▶ [DATA EXTRACT]:

# # # # # # #

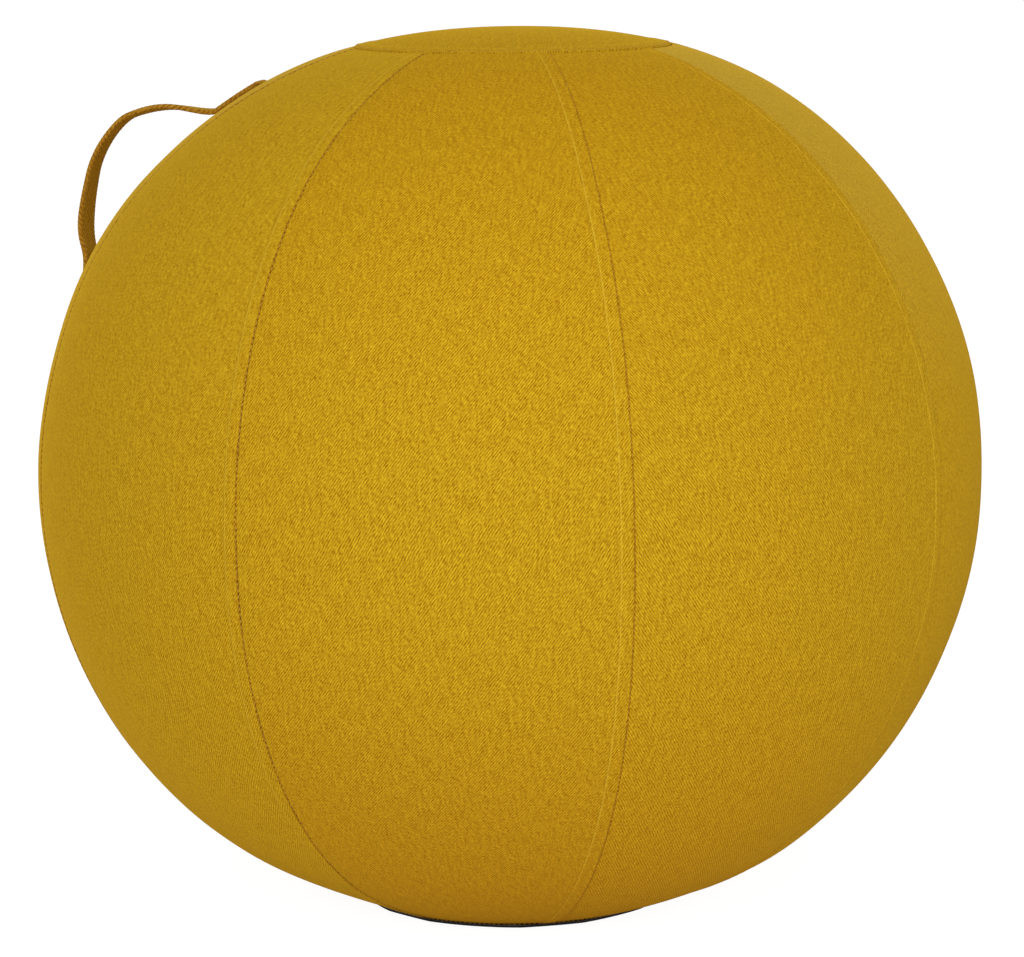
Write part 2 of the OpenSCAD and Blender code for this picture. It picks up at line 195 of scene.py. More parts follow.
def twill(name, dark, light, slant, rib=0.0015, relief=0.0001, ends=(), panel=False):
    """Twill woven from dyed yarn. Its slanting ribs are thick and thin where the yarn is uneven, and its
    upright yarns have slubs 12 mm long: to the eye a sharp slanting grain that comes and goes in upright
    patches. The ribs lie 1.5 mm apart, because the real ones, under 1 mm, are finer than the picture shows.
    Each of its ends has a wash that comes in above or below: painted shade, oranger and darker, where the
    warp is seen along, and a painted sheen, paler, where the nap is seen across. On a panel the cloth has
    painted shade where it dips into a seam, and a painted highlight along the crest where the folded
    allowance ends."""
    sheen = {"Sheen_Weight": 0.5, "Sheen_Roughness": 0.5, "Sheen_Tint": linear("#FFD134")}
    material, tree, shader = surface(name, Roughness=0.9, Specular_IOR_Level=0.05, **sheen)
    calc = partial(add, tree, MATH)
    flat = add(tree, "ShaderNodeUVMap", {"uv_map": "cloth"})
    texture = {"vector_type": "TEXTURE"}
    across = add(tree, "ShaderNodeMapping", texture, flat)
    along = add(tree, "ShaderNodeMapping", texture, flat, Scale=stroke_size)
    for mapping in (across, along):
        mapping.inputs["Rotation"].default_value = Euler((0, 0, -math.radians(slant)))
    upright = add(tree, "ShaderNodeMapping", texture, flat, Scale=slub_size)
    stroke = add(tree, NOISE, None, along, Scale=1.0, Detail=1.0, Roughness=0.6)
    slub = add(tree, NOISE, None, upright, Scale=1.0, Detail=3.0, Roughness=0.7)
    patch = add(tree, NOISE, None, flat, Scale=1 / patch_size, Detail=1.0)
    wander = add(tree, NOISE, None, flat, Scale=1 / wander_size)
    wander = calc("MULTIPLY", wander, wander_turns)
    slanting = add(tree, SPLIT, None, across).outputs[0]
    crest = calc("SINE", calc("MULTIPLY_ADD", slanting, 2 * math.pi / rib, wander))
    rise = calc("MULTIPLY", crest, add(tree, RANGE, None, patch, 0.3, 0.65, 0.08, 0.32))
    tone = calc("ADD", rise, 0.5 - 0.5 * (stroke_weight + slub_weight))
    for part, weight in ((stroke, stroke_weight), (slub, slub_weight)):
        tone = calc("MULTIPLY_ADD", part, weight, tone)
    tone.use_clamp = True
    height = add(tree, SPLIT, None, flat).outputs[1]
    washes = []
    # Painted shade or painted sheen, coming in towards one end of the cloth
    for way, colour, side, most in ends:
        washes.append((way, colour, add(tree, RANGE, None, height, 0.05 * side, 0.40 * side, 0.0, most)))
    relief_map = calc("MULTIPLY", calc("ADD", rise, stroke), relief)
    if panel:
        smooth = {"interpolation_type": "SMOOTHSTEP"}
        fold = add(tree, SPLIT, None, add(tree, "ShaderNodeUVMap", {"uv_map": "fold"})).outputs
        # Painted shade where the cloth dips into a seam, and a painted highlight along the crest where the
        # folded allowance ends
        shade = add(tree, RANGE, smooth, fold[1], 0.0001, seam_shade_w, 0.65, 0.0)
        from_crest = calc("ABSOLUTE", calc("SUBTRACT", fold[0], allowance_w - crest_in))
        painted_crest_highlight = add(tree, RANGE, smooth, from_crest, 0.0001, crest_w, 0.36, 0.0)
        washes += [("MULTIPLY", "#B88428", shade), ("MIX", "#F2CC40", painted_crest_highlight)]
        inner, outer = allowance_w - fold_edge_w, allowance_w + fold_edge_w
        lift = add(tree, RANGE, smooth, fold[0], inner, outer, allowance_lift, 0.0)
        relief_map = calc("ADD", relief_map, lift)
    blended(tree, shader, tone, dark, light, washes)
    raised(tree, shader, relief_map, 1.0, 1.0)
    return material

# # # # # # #

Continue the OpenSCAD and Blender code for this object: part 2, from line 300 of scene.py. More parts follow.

# # # # # # #

▶ [EXERCISE DETAILS]: From the entries above, copy every line containing the word "scene".

▶ [CORRECT ANSWER]:
Write part 2 of the OpenSCAD and Blender code for this picture. It picks up at line 195 of scene.py. More parts follow.
Continue the OpenSCAD and Blender code for this object: part 2, from line 300 of scene.py. More parts follow.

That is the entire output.